As fate would have it, there were more than enough people to help with setup for the barbecue. The 11:30 service predictably was PACKED. So, I quickly switched hats and helped set up chairs in the overflow area (the lobby). Never before had I seen so many people there at a service. I would estimate we had nearly 2,000 people for that final service and 5,000 total for the three. I ran into a good friend of mine (Christina) from way back in grade school. I spent a lot of time with her and her family during the service. Francis was just fine at the 10 a.m. service, but he got much more emotional that last service as he nearly lost it twice. He did manage to regain his composure though and was strong as ever at the end. By the end of that service, a total of 80 or so people had committed to giving their lives to the Lord that day. What a PRAISE!
Other than the emotions and the crazy number of baptisms, what I will remember the most about Francis' final day was the amazing time I had with friends afterward. I hung out with Jay and then had a great conversation about family with his wife Kara immediately following the service. I had an even longer conversation about work and life in general with my friend Reggie after that. I met and socialized with several of Jay and Kara's friends after that while devouring a burger, fritos and an ice cream sandwich. I then spent some more time with Christina and her family and later spent some time with the Rich and Marlene Bebo - two of the first friends I made at Cornerstone. I spent a little time with my longtime friends Hal and Wendy after that. The three of us converged on Lisa and I got a really nice picture with her courtesy of Hal. I thanked Lisa for her gift of music and song and just being such a great example to me these past 18 or so years - she often led worship at my old church, Calvary back in the early-mid 90's. After the photo op, Hal, Wendy and I walked inside to give Francis one final goodbye. The only two words I could tell him were "thank you" just as my friend and former Cornerstone college group ("Axis") pastor Chuck Bomar did during his video message saying goodbye to Francis. I told him I was very excited to see where the Lord was going to take him and his family. The journey ended that day with me running into Francis and Lisa's beautiful daughter Rachel on the way out. I talked to her briefly, walked away and then walked back and took a nice picture of her and her good friend Sam.
At 3:45 pm, six hours after I had arrived, I started on that 24 mile, 30 minute journey back home to Thousand Oaks from that place in Simi Valley on Winifred that I've called home on most Sundays the past 12 years. Appropriately, the name of the first street that we pass on Winifred on the way to Cornerstone is called "Angela St."... As most of you know, "Angela" is a derivative form of "angel." I truly believe God has sent many of his angels and worked through them at the church to affect my life and countless others in a positive way for His kingdom. Cornerstone's been the place where God has worked through Francis, Lisa, the staff and the church body to reach me. I think that's what has kept me going all of these years. There are many other churches a lot closer to me, but none of them have moved me or motivated me to change myself and my focus like this church has. And for that, I'm eternally grateful! As long as that still is happening at Cornerstone, it won't matter who is giving the message. In other words, I won't be leaving anytime soon as long as God continues to work through Cornerstone to positively impact my life and keep me focused on Him.
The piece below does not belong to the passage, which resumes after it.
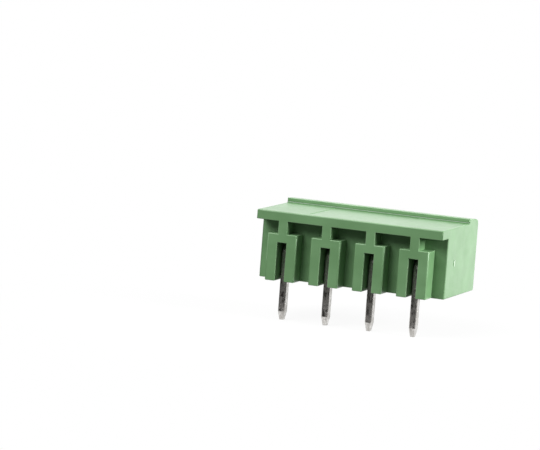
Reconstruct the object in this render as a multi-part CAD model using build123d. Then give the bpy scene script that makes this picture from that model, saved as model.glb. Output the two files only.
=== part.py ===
from build123d import *
import os

# Right-angle board header for a plug-in terminal block: a one-piece moulded housing
# and a row of bent contact pins. All sizes are in millimetres.
# X runs along the row, the solder tails point down and the plug goes in from the -Y side.
# The origin is on the board, in the middle of the row of solder tails.

# Contact row
contact_count = 4
pitch = 5.08

# Housing, outside
end_margin = 3.14  # last pin's centre line to the outside of the end wall
mouth_reach = 10.2  # solder tails forward to the mouth
back_face_inset = 0.2  # solder tails forward to the back of the main body
rear_overhang = 2.0  # roof and pin blocks, behind the main body
roof_height = 7.65
roof_lip_thickness = 1.05  # roof where it overhangs at the rear
brow_depth = 3.05  # raised band along the mouth, front to back
brow_rise = 0.55  # band above the roof
brow_drop = 0.3  # band's fall from its back edge to the mouth
brow_crown = 0.05  # band's bulge over a straight slope

# Housing, socket
end_wall = 0.48
rear_wall = 1.6
brow_wall = 0.87  # front edge of the band, below its top
groove_floor = 0.5  # least thickness of the bottom wall
groove_ridge = 1.5  # height of the ridges between the grooves
ridge_width = 0.55  # least width of a ridge, before its edges are rounded

# Notches in the band, one over each contact
notch_width = 2.05
notch_depth = 1.3

# Pin blocks at the rear
block_width = 3.4
block_height = 5.2
stem_width = 1.07
slot_side_clearance = 0.14
slot_top_clearance = 0.22

# Contact pins
pin_width = 0.8
pin_thickness = 0.9
pin_edge = 0.1
contact_height = 3.57  # centre line of the arm in the socket
tip_setback = 1.4  # contact tip behind the mouth
tail_length = 4.4
tail_taper = 0.95
contact_taper = 0.7
taper_inset = 0.16  # each side of a pin, at its ends
bend_inside = 0.2

# Bare marking panel sunk in the roof
panel_width = 10.0
panel_rear_margin = 0.85
panel_depth = 0.05

# Gate scar on each end wall
gate_height = 0.75
gate_width = 0.25
gate_rise = 0.04
gate_behind_mouth = 7.45
gate_centre_height = 3.75

# Mould radii
outer_edge = 0.14
end_edge = 0.12
brow_edge = 0.6
brow_foot = 0.2  # inside corner between the roof and the band
tab_corner = 0.5
tab_front_edge = 0.3
block_edge = 0.15
ridge_edge = 0.45

same_point = 0.001  # points nearer than this are one

pin_places = [(number - (contact_count - 1) / 2) * pitch for number in range(contact_count)]
half_length = (contact_count - 1) * pitch / 2 + end_margin
length = 2 * half_length

mouth_y = -mouth_reach
back_y = -back_face_inset
rear_y = back_y + rear_overhang
brow_y = mouth_y + brow_depth
lip_bottom = roof_height - roof_lip_thickness
brow_top = roof_height + brow_rise
mouth_top = brow_top - brow_drop
ceiling = mouth_top - brow_wall
socket_back_y = back_y - rear_wall
groove_reach = min(pitch / 2, end_margin - end_wall) - ridge_width / 2
groove_radius = (groove_reach**2 + (groove_ridge - groove_floor) ** 2) / (2 * (groove_ridge - groove_floor))


def end_view(x=0):
    """Plane across the row at x: sketch X is the part's Y and sketch Y is up."""
    return Plane(origin=(x, 0, 0), x_dir=(0, 1, 0), z_dir=(1, 0, 0))


def front_view(y=0):
    """Plane along the row at y, seen from the mouth: sketch Y is up."""
    return Plane(origin=(0, y, 0), x_dir=(1, 0, 0), z_dir=(0, -1, 0))


def block(x_range, y_range, z_range):
    """Box between two limits on each axis."""
    lows, highs = zip(x_range, y_range, z_range)
    sizes = [high - low for low, high in zip(lows, highs)]
    return Pos(*lows) * Box(*sizes, align=(Align.MIN, Align.MIN, Align.MIN))


def corners_at(sketch, *places):
    """Corners of a flat sketch that lie at the given points."""
    return [
        corner
        for corner in sketch.vertices()
        if any((corner.center() - Vector(*place)).length < same_point for place in places)
    ]


def outer_body():
    """Full-length body with the roof overhanging behind and the raised band in front."""
    rear_top = (rear_y, roof_height)
    brow_back = (brow_y, brow_top)
    brow_front = (mouth_y, mouth_top)
    band_middle = ((brow_y + mouth_y) / 2, (brow_top + mouth_top) / 2 + brow_crown)
    outline = Polyline(
        brow_front,
        (mouth_y, 0),
        (back_y, 0),
        (back_y, lip_bottom),
        (rear_y, lip_bottom),
        rear_top,
        (brow_y, roof_height),
        brow_back,
    )
    outline += ThreePointArc(brow_back, band_middle, brow_front)
    profile = make_face(outline)
    profile = fillet(corners_at(profile, rear_top, (mouth_y, 0)), outer_edge)
    profile = fillet(corners_at(profile, brow_front), brow_edge)
    profile = fillet(corners_at(profile, (brow_y, roof_height)), brow_foot)
    body = extrude(end_view(-half_length) * profile, length)
    ends = body.faces().filter_by(Axis.X)
    return fillet(ends.edges(), end_edge)


def socket():
    """Space for the plug: one open chamber with a round-bottomed groove under each contact."""
    half_width = half_length - end_wall
    above_ridges = Pos(0, (groove_ridge + ceiling) / 2) * Rectangle(2 * half_width, ceiling - groove_ridge)
    between_walls = Pos(0, ceiling / 2) * Rectangle(2 * half_width, ceiling)
    grooves = [Pos(x, groove_floor + groove_radius) * Circle(groove_radius) for x in pin_places]
    chamber = above_ridges + [groove & between_walls for groove in grooves]
    ridge_corners = [
        corner
        for corner in chamber.vertices()
        if corner.Y < ceiling - same_point and abs(corner.X) < half_width - same_point
    ]
    chamber = fillet(ridge_corners, ridge_edge)
    return extrude(front_view(socket_back_y) * chamber, socket_back_y - mouth_y)


def flared_foot(radius):
    """Foot of a notch on the sketch's X axis, which rounds the corners of the tabs beside it."""
    reach = notch_width / 2 + radius
    foot = Pos(0, radius / 2) * Rectangle(2 * reach, radius)
    return foot - [Pos(side * reach, radius) * Circle(radius) for side in (-1, 1)]


def notch(x):
    """Cut-out through the band over one contact, flared towards the plug and towards the pins."""
    slot = Pos(0, notch_depth / 2) * Rectangle(notch_width, notch_depth)
    from_above = Pos(x, mouth_y, ceiling) * (slot + flared_foot(tab_front_edge))
    cut = extrude(from_above, brow_top - ceiling)
    from_mouth = front_view(mouth_y + notch_depth) * Pos(x, ceiling) * flared_foot(tab_corner)
    return cut + extrude(from_mouth, notch_depth)


def pin_block(x):
    """Post that guards one solder tail, with the narrow stem that ties it to the roof."""
    outline = Pos(x, (back_y + rear_y) / 2) * Rectangle(block_width, rear_overhang)
    rear_corners = outline.vertices().group_by(Axis.Y)[-1]
    post = extrude(fillet(rear_corners, block_edge), block_height)
    stem_sides = (x - stem_width / 2, x + stem_width / 2)
    stem = block(stem_sides, (back_y, rear_y), (block_height, lip_bottom))
    return post + stem


def tail_slot(x):
    """Slot that is open to the rear and below, with the tail and its bend standing clear inside."""
    half_width = pin_width / 2 + slot_side_clearance
    front_y = -pin_thickness / 2 - bend_inside
    top = contact_height + pin_thickness / 2 + slot_top_clearance
    return block((x - half_width, x + half_width), (front_y, rear_y), (0, top))


def pin_section(inset=0.0):
    """Rectangular wire with its four long edges broken."""
    outline = Rectangle(pin_width - 2 * inset, pin_thickness - 2 * inset)
    return chamfer(outline.vertices(), pin_edge)


def pin_tip(taper):
    """Tapered end of the wire, from its full section up to the blunt point."""
    return loft([pin_section(), Pos(0, 0, taper) * pin_section(taper_inset)])


def contact_pin(x):
    """Contact arm, bend and solder tail of one pin."""
    tail_end = Vector(x, 0, tail_taper - tail_length)
    elbow = Vector(x, 0, contact_height)
    arm_end = Vector(x, mouth_y + tip_setback + contact_taper, contact_height)
    centre_line = FilletPolyline(tail_end, elbow, arm_end, radius=bend_inside + pin_thickness / 2)
    upwards = Plane(origin=tail_end, x_dir=(1, 0, 0), z_dir=(0, 0, 1))
    downwards = Plane(origin=tail_end, x_dir=(1, 0, 0), z_dir=(0, 0, -1))
    forwards = Plane(origin=arm_end, x_dir=(1, 0, 0), z_dir=(0, -1, 0))
    wire = sweep(upwards * pin_section(), path=centre_line)
    return wire + downwards * pin_tip(tail_taper) + forwards * pin_tip(contact_taper)


def pin_passage(x):
    """Press-fit hole through the rear wall, of the wire's own section."""
    return extrude(front_view(back_y) * Pos(x, contact_height) * pin_section(), rear_wall)


def marking_panel():
    """Shallow rectangular recess behind the band."""
    half_width = panel_width / 2
    y_range = (brow_y + brow_foot, rear_y - panel_rear_margin)
    return block((-half_width, half_width), y_range, (roof_height - panel_depth, roof_height))


def gate_scars():
    """Small upright mark that the moulding gate leaves on each end wall."""
    y = mouth_y + gate_behind_mouth
    y_range = (y - gate_width / 2, y + gate_width / 2)
    z_range = (gate_centre_height - gate_height / 2, gate_centre_height + gate_height / 2)
    outside = half_length + gate_rise
    left = block((-outside, -half_length), y_range, z_range)
    right = block((half_length, outside), y_range, z_range)
    return left + right


def housing():
    """One-piece moulding."""
    body = outer_body() - socket()
    for x in pin_places:
        body -= notch(x)
    body += [pin_block(x) for x in pin_places]
    for x in pin_places:
        body -= tail_slot(x)
        body -= pin_passage(x)
    body -= marking_panel()
    return body + gate_scars()


os.makedirs("parts", exist_ok=True)
export_step(housing(), "parts/housing.step")
for number, x in enumerate(pin_places, start=1):
    export_step(contact_pin(x), f"parts/pin_{number}.step")
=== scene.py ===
import math

import bmesh
import bpy
from mathutils import Matrix, Vector


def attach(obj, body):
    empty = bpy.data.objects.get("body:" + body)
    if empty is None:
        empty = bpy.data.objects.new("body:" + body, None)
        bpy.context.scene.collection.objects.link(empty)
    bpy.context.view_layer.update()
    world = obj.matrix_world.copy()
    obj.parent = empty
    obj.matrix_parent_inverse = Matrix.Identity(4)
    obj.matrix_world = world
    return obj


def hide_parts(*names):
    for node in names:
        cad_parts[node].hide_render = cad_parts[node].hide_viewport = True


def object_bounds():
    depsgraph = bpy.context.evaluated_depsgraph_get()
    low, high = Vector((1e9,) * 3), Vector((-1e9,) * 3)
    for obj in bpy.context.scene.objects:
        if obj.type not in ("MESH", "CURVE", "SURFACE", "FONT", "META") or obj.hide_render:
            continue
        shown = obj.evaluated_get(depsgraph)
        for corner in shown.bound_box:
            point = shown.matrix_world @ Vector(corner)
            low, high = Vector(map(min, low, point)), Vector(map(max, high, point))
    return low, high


# Metres, in the part's own frame: X runs along the row of pins, Z is up from the
# board, and the socket's mouth faces -Y.
MM = 0.001

# Camera, set by the edges in the photograph
CAMERA_AIM = Vector((10.131, -0.747, 5.710)) * MM
CAMERA_AZIMUTH = math.radians(-158.76)
CAMERA_ELEVATION = math.radians(6.952)
CAMERA_ROLL = math.radians(4.286)
CAMERA_DISTANCE = 371.65 * MM
CAMERA_LENS = 225.5
SENSOR_WIDTH = 36.0

# Roundings too small for the solids: radius, and the least angle of an edge that gets one
MOULD_ROUNDING = (0.07 * MM, math.radians(50))
PIN_ROUNDING = (0.035 * MM, math.radians(30))
ROUNDING_STEPS = 2
WELD_DISTANCE = 0.0005 * MM
FLAT_ANGLE = math.radians(0.2)

# Places on the solids that have a tone of their own, and the band's foot, where shade is painted
GATE_RISE = 0.04 * MM
ROOF_HEIGHT = 7.65 * MM
BAND_BACK = -7.15 * MM
FOOT_RADIUS = 0.2 * MM
FOOT_FADE = 0.05 * MM
PANEL_HALF_WIDTH = 5.0 * MM
PANEL_BACK = 0.95 * MM
PANEL_DEPTH = 0.05 * MM
PANEL_FADE = 0.01 * MM

# Green moulded nylon
NYLON_DARK = (0.141, 0.281, 0.126)
NYLON_LIGHT = (0.167, 0.323, 0.151)
# Painted highlight: a lighter green for the rounded edges, standing in for the light they catch
NYLON_EDGE_HIGHLIGHT = (0.270, 0.440, 0.245)
NYLON_TORN = (0.450, 0.590, 0.432)
# Painted shade: a darker green laid into the rounded inside corner at the band's foot
NYLON_PAINTED_SHADE = (0.046, 0.136, 0.040)
NYLON_PANEL = (0.196, 0.338, 0.182)
NYLON_ROUGHNESS = (0.29, 0.37)
NYLON_IOR = 1.53
CLOUD_GRAIN = 2.4 * MM
SHEEN_GRAIN = 1.1 * MM
SINK_GRAIN = 1.8 * MM
SINK_DEPTH = 0.02 * MM
SPARK_GRAIN = 0.075 * MM
SPARK_DEPTH = 0.003 * MM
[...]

As for the Chans, I know that we will still be in touch, especially since I'm good friends with Lisa's parents. Still though, I know things will never be the same. As I drove home that day, and have to admit I broke down and cried a little. I knew that starting the following Sunday, things would never be the same there. Indeed, it was going to be a "new reality" for all of us as our leader was no longer going to be there. Then again, I know our true leader has always been Jesus Christ and Francis always said he was just the vessel to deliver the message. It comforted me as he said that one more time on his final Sunday at Cornerstone.
A week ago, Todd Nighswonger preached for the first time as the Teaching Pastor and did a GREAT job! He shared a lot about himself which I think really made him seem more real to all of us. Francis was never afraid to share about himself, and I think that was a lot of his appeal. He also always spoke from the heart and was genuine and authentic. I even briefly talked to Todd in the lobby afterwards and told him how great a job I thought he did. I told him just to "keep it real" and make the message "about Him," and that the rest would take care of itself if he did that. As long as he preaches and gives "meaty" and convicting messages, I think Todd is going to do just fine at Cornerstone. Francis' best messages to me were ALWAYS the ones which were most convicting and which made me think about my own life and what I could do better to serve Him. I just hope and pray the messages continue to be "meaty" and convicting there as the we all adjust to our new reality at Cornerstone.